We are fortunate to have a new, big and beautiful funeral home in La Grange. The Oldham County Funeral Home is family owned and operated. Recently they provided their community room for a small reception. Lisa Kirby was so gracious and her generosity is appreciated.

Nancy Hahn

La Grange

Napa Auto Center helps out-of-town travelers

To the editor:

We had the best help with car trouble in your town. We were traveling from Pennsylvania two weeks ago when it was a 99 degree day and in Ohio our air conditioning stopped working! We tried to get it fixed outside of Cincinnati but only managed to sit in the broiling sun for an hour with still no hope of getting it fixed.

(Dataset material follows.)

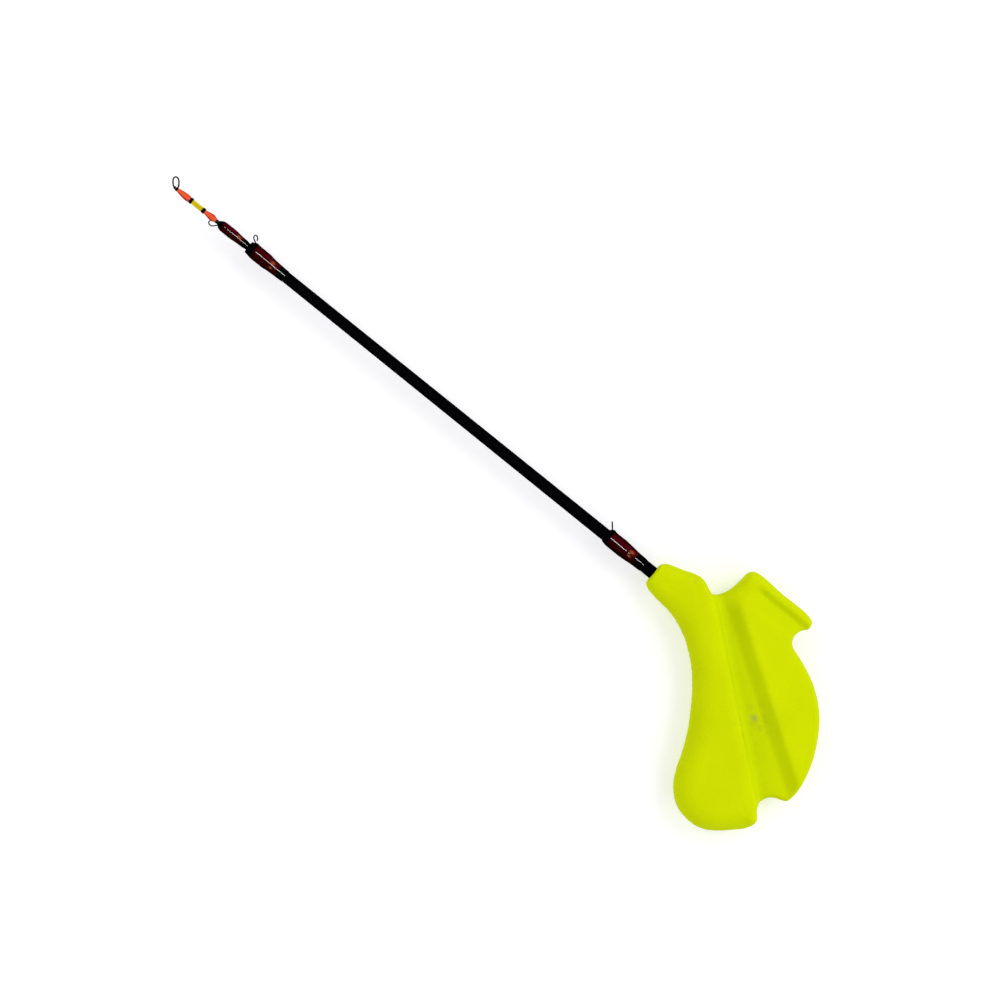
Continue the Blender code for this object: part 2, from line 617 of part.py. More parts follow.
FOAM = new_material("foam_yellow", (0.66, 0.82, 0.004), 0.75)
GLUE = new_material("adhesive", (0.75, 0.70, 0.55), 0.4)
BLANK_BLACK = new_material("blank_black", (0.006, 0.006, 0.007), 0.4)
RED_THREAD = new_material("thread_red", (0.10, 0.004, 0.008), 0.6)
BLACK_THREAD = new_material("thread_black", (0.004, 0.004, 0.004), 0.6)
CLEAR_EPOXY = new_material("epoxy_clear", (0.35, 0.10, 0.10), 0.08)
STEEL_WIRE = new_material("wire_steel", (0.06, 0.06, 0.065), 0.35, 0.9)
SPRING_WIRE = new_material("spring_wire", (0.02, 0.02, 0.02), 0.35, 0.8)
NOD_RED = new_material("nod_red", (0.80, 0.07, 0.03), 0.45)
NOD_YELLOW = new_material("nod_yellow", (0.66, 0.47, 0.004), 0.45)
NOD_BLACK = new_material("nod_black", (0.004, 0.004, 0.004), 0.5)

MOUTH = new_empty("mouth", (-REST_POINT[0], -REST_POINT[1], SLAB_HALF))
ROD = new_empty("rod_axis", (0, 0, 0), (0, math.radians(-90), 0), MOUTH)
PIVOT = new_empty("nod_pivot", (0, 0, FLEX_AT), parent=ROD)
NOD = new_empty("nod_stations", (0, 0, -FLEX_AT), parent=PIVOT)

handle_body(MOUTH)
rod()
wrap("lower", LOWER_FROM, LOWER_LENGTHS, LOWER_COAT, LOWER_EXIT, GUIDE_LOOP, LOWER_TURN)
wrap("middle", MIDDLE_FROM, MIDDLE_LENGTHS, MIDDLE_COAT, MIDDLE_EXIT, MIDDLE_LOOP, MIDDLE_TURN)
wrap("tip", TIP_FROM, TIP_LENGTHS, TIP_COAT, TIP_EXIT, TIP_LOOP, TIP_TURN, COAT_END)
nod(NOD)
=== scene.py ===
"""Looks of the ice fishing rod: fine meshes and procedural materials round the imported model.

The outline of the handle and the profiles of the turned pieces are read from the model's nodes.
What is finer than the model, such as the grain of the foam, the windings under the coats and the
mound at each guide, is named here, and so is the relief of the handle.
Metres, +Z up. The rod lies along X, with its tip at -X and its guides on the +Y side.
"""

import math

import bmesh
import bpy
import numpy as np
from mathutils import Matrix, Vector, noise
from mathutils.geometry import delaunay_2d_cdt


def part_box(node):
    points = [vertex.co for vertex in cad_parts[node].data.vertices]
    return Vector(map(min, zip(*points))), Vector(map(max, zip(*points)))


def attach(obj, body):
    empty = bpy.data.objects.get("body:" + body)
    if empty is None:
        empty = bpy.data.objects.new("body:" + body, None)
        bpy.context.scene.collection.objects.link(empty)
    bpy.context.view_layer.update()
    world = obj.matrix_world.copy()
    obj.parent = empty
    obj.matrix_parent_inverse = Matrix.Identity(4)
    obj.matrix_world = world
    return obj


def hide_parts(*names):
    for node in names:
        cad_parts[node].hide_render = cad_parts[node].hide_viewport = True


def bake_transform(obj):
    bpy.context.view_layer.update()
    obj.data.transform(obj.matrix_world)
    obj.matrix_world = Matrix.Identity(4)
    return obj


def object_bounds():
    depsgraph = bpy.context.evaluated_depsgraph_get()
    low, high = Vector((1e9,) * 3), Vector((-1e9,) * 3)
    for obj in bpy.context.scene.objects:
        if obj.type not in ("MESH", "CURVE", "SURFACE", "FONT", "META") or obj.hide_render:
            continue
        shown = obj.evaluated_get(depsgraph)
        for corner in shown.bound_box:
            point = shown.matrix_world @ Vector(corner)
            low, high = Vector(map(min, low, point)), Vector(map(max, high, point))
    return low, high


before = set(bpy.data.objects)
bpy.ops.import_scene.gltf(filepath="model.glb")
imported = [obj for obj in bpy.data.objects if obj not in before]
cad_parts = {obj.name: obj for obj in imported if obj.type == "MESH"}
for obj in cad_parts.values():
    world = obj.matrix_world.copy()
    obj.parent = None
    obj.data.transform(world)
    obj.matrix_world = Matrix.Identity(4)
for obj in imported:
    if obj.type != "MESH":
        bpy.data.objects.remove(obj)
cad_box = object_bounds()

MM = 0.001
axis_low, axis_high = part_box("blank_tube")
AXIS = Vector((0, (axis_low.y + axis_high.y) / 2, (axis_low.z + axis_high.z) / 2))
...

We decided it would be nostalgic to drive with the windows down and let our kids see how we traveled all the time when we were kids. Well, that was pretty miserable. My husband says the inventor of air conditioning should be made a saint. Since my father-in-law grew up in La Grange and we were familiar with your town, we decided that we would try again to stop and get it worked on. The car repair place not only took us right away, they also refused to let us pay. (How desperately bad did we look? – when we went into a restaurant for supper, the hostess asked us if we’d been swimming!) Since the car technicians were so kind but didn’t receive any compensation other than our thank you, I wanted to write and give them some publicity. They certainly deserve your business at Napa Auto Center.

Carla Kelly

Lancaster, Pa.

Too many drivers make Bridge Hill dangerous

To the editor:

The problem with Bridge Hill is simple. It’s not the road. There are too many drivers, in too big a hurry, driving too fast (possibly distracted) and following too closely. If drivers would slow down and space themselves, I believe more than 90 percent of the accidents could be prevented.

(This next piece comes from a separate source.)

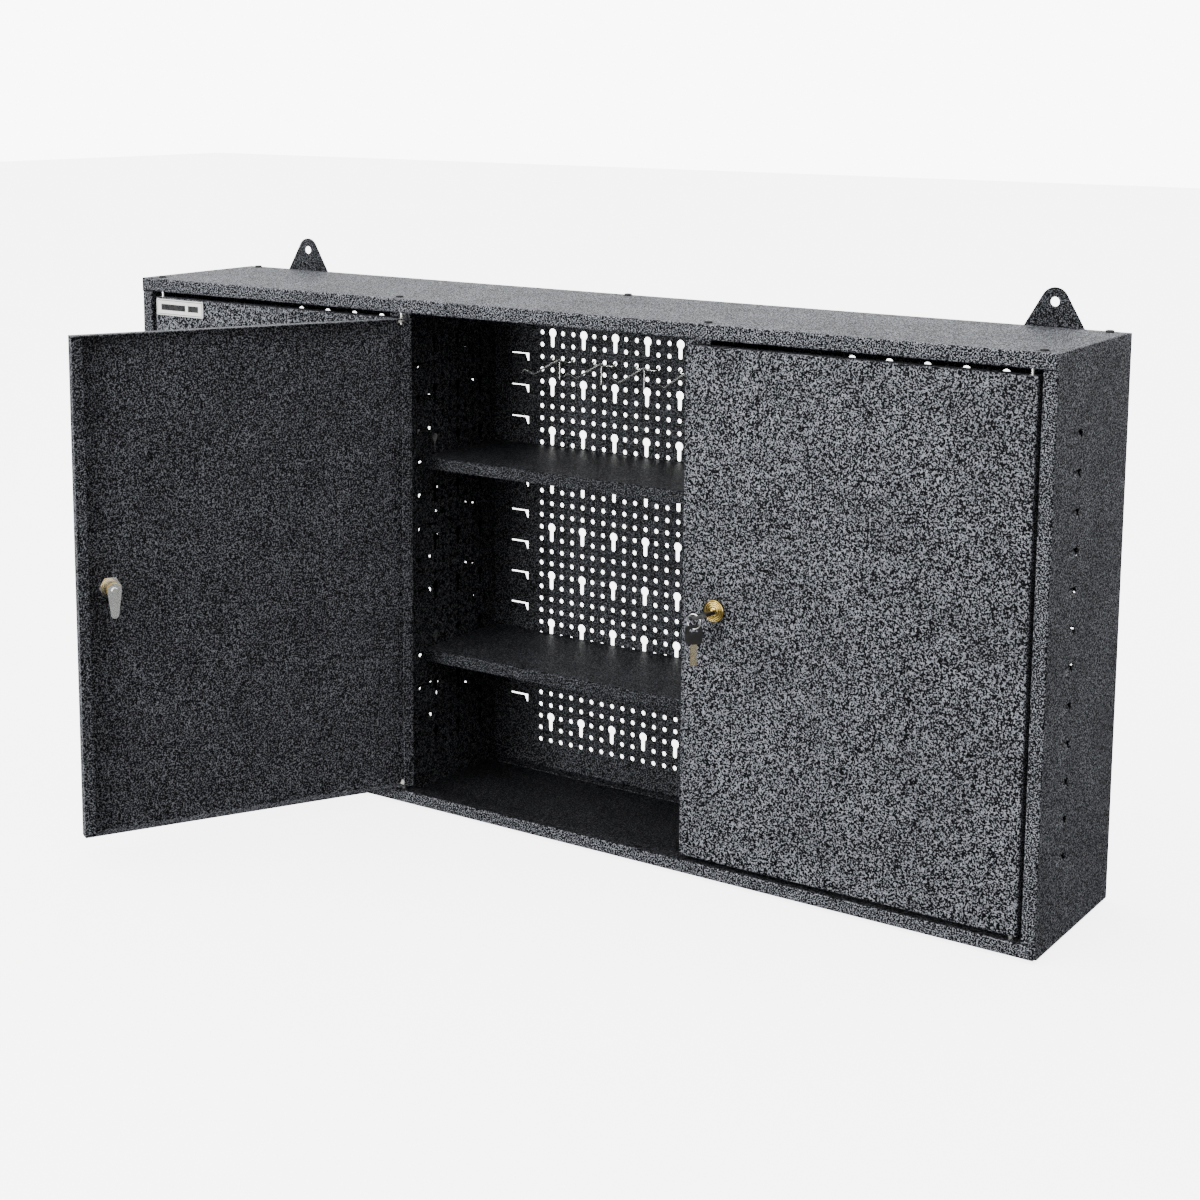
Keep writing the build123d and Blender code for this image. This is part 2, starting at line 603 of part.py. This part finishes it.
def key_bow(x):
    """Plastic bow of the key, with the window that the ring passes through."""
    face = DOOR_SETBACK - LOCK_FACE - CORE_PROUD
    rear = face - BLADE_FREE
    half = BOW_WIDTH / 2
    thick = BOW_THICK / 2
    bow = box(x - half, x + half, rear - BOW_LENGTH, rear, LOCK_Z - thick, LOCK_Z + thick)
    bow = fillet(bow.edges().filter_by(Axis.Z), 4.0)
    bow = fillet(bow.edges().group_by(Axis.Z)[0] + bow.edges().group_by(Axis.Z)[-1], 0.7)
    middle = rear - BOW_LENGTH / 2 - 5.0
    window = box(
        x - half + BOW_RIM, x - half + BOW_RIM + BOW_WINDOW,
        middle - BOW_WINDOW_HEIGHT / 2, middle + BOW_WINDOW_HEIGHT / 2, LOCK_Z - 9, LOCK_Z + 9,
    )
    bow -= window
    bow -= box(
        x - BLADE_WIDTH / 2, x + BLADE_WIDTH / 2, rear - BLADE_SINK, rear + 1,
        LOCK_Z - BLADE_THICK / 2, LOCK_Z + BLADE_THICK / 2,
    )
    return tilted(bow, x, LOCK_Z, KEY_TILT)


def ring_centre(x):
    """Centre of the key ring, which hangs from the rim of the bow."""
    face = DOOR_SETBACK - LOCK_FACE - CORE_PROUD
    reach = BOW_WIDTH / 2 - BOW_RIM / 2
    tilt = radians(KEY_TILT)
    y = face - BLADE_FREE - BOW_LENGTH / 2 - 5.0
    return (x - reach * cos(tilt), y, LOCK_Z - reach * sin(tilt) - RING_DROP)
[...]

I can’t count the number of times I’ve passed drivers who were chatting away on cell phones, attempting to navigate the hilly curve with one hand. Could the 40 mph speed limit be strictly enforced on both sides of the “S” curve? And could the flags be replaced on the speed limit signs?

Sherri Marcoski

Crestwood

Shelter focuses on adoption, reunification

To the editor:

This is a response to Macy Reynolds letter requesting no-kill animal shelters. Miss Reynolds states she did not call the county animal shelter about a loose dog eating road kill on the side of the highway, because she knew we would kill the dog.

Miss Reynolds presumed she knew the policies of this agency.

Oldham County Animal Control keeps extensive and detailed records of lost, found and missing pets. We make every effort to reunite lost pets with their owners, and have many succession reunions to our credit. We have also successfully prosecuted people who deliberately abandon or neglect animals.

Unclaimed strays of good health and safe temperament are given to humane societies and breed rescues, or are adopted out directly from the county animal

shelter.

Suffering animals are indeed euthanized quickly and painlessly. Healthy, gentle unclaimed animals are placed in new homes. That is the only practical and safe solution.

Barbara Rosenman

Oldham County Animal Shelter director

ABC officer’s behavior doesn’t deserve paid leave

To the editor:

I am writing in response to the article in the June 26 issue about the Alcoholic Beverage Control investigator driving under the influence. It concerns me that Mr. Gentry is on a paid leave. Such behavior does not deserve paid leave. Gentry is suppose to be enforcing laws on drunk drivers, but instead cannot even use such discipline on himself. Not only was he putting himself in danger, he was putting all other drivers on the road in danger as well. What kind of example is he setting for the rest of Kentucky? With actions like these, Gentry is telling all Kentucky residents he is above state laws.

Rylie Wallace

Buckner

Residents need to be aware of county’s actions

To the editor:

The Murner administration has been in office 18 months. The administration began by claiming the county is operating in the red and tax increases would be needed as well as good management practices to balance the budget. I’m not sure we have seen good management practices. We have certainly seen tax increases and may well see more in the near future.

The administration has increased property taxes, the 911 telephone tax and has doubled the insurance premium tax in 18 months. As if that isn’t enough, Judge Murner now wants an excessive stormwater tax.

As for bad management, one need only look at the management of Eden Park/Oldham Reserve and the Oldham County Sewer District. Additionally, the planning and zoning commission is operating in a flood of red ink equaled only by the recent flooding in the Midwest. Oh yes, and there is the Oldham County Police Department that has its own problems. The county has already spent more than $27,000 for a consultant to study the police department. We still have the problems.

The state recently enacted legislation regarding the county employees’ pension plan that should result in a significant windfall for the county for the coming fiscal year. Jefferson County could save as much as $5 million due to the legislation. I would expect that Oldham County would realize a savings of at least a quarter of a million dollars. That should be sufficient to eliminate the need for a stormwater tax this year. However, I expect greed will once again cause this administration to press forward for an excessive stormwater tax. Let us not forget Murner and his minions continue to want an airport built at the taxpayers’ expense even though residents have clearly demonstrated they do not want an airport.

The recent Community Connection night, which was sponsored by the present administration at the John Black center, resulted in only five or six people being in attendance. The question is, does this reflect apathy on the part of the people or total frustration with the administration? What is clear is the people of this county need to get involved and strive to bring about change in county government. People need to be aware of what the administration is doing and to let their elected representatives know how they feel about issues.